§ **Listed records**
──────────────────────────────

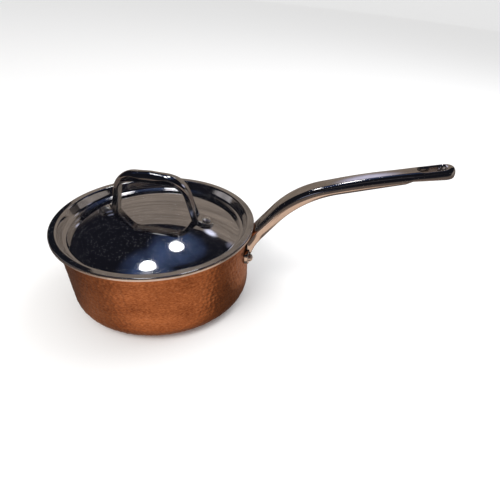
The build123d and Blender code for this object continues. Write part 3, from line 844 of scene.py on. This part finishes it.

──────────────────────────────

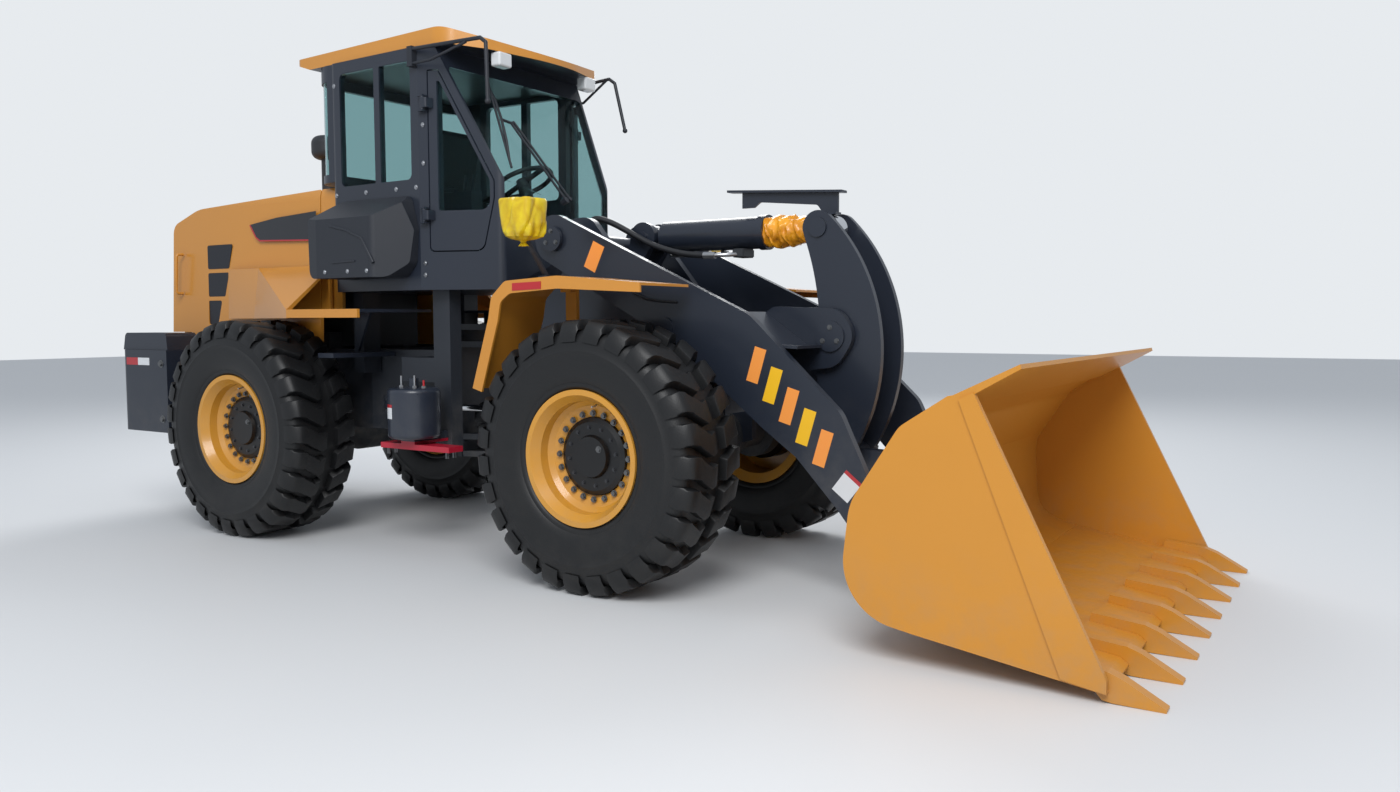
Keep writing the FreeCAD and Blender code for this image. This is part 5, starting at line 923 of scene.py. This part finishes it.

──────────────────────────────

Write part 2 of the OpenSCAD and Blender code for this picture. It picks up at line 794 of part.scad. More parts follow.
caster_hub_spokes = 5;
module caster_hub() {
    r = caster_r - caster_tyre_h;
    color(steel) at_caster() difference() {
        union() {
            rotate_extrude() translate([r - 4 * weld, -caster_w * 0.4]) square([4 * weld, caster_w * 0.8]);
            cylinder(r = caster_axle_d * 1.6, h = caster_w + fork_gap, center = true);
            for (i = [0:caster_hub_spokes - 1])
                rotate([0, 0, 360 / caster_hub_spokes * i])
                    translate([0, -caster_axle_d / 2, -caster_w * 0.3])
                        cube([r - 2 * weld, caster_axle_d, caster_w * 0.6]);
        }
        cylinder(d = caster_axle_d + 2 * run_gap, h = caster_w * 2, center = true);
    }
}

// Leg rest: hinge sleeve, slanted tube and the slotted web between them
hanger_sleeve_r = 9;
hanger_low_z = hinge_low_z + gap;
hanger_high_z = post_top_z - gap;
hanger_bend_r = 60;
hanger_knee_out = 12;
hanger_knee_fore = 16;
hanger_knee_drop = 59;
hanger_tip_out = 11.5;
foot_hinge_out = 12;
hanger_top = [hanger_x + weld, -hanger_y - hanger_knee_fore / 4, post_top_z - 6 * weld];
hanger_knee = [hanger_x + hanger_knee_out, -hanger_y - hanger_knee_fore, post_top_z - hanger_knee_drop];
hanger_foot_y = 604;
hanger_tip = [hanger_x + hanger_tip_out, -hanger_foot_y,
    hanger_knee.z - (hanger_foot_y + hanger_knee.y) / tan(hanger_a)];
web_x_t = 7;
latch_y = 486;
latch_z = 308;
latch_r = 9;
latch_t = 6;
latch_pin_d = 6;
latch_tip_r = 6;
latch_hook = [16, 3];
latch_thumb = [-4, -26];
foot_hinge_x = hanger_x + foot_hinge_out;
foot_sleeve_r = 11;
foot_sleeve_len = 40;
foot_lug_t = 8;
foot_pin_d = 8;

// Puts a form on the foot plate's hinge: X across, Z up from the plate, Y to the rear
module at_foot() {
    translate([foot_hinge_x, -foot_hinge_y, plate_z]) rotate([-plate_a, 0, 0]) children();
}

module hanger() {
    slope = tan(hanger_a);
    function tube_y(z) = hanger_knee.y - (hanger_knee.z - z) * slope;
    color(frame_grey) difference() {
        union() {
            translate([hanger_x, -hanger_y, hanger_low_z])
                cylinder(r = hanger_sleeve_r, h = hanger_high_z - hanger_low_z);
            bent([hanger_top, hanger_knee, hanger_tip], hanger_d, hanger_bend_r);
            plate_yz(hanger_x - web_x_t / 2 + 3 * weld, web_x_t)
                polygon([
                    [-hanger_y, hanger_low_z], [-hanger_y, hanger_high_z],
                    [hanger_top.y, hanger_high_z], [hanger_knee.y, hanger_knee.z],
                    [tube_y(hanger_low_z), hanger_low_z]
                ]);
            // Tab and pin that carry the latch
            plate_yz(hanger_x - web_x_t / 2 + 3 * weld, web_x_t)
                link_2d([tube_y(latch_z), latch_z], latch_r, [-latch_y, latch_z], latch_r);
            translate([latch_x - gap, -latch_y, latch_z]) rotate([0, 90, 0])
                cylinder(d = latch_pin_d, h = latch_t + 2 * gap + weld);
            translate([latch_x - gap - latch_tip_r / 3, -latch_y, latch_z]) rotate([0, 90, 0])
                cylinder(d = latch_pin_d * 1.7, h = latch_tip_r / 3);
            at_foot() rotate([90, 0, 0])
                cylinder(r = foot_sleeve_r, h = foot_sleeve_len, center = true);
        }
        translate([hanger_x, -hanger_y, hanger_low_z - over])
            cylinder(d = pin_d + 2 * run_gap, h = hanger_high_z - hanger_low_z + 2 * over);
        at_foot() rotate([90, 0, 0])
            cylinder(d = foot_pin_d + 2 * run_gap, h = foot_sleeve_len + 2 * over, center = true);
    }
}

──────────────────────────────

§ **Instruction**
Pull out each line holding the string "from".

§ **Result of the task**
The build123d and Blender code for this object continues. Write part 3, from line 844 of scene.py on. This part finishes it.
// Puts a form on the foot plate's hinge: X across, Z up from the plate, Y to the rear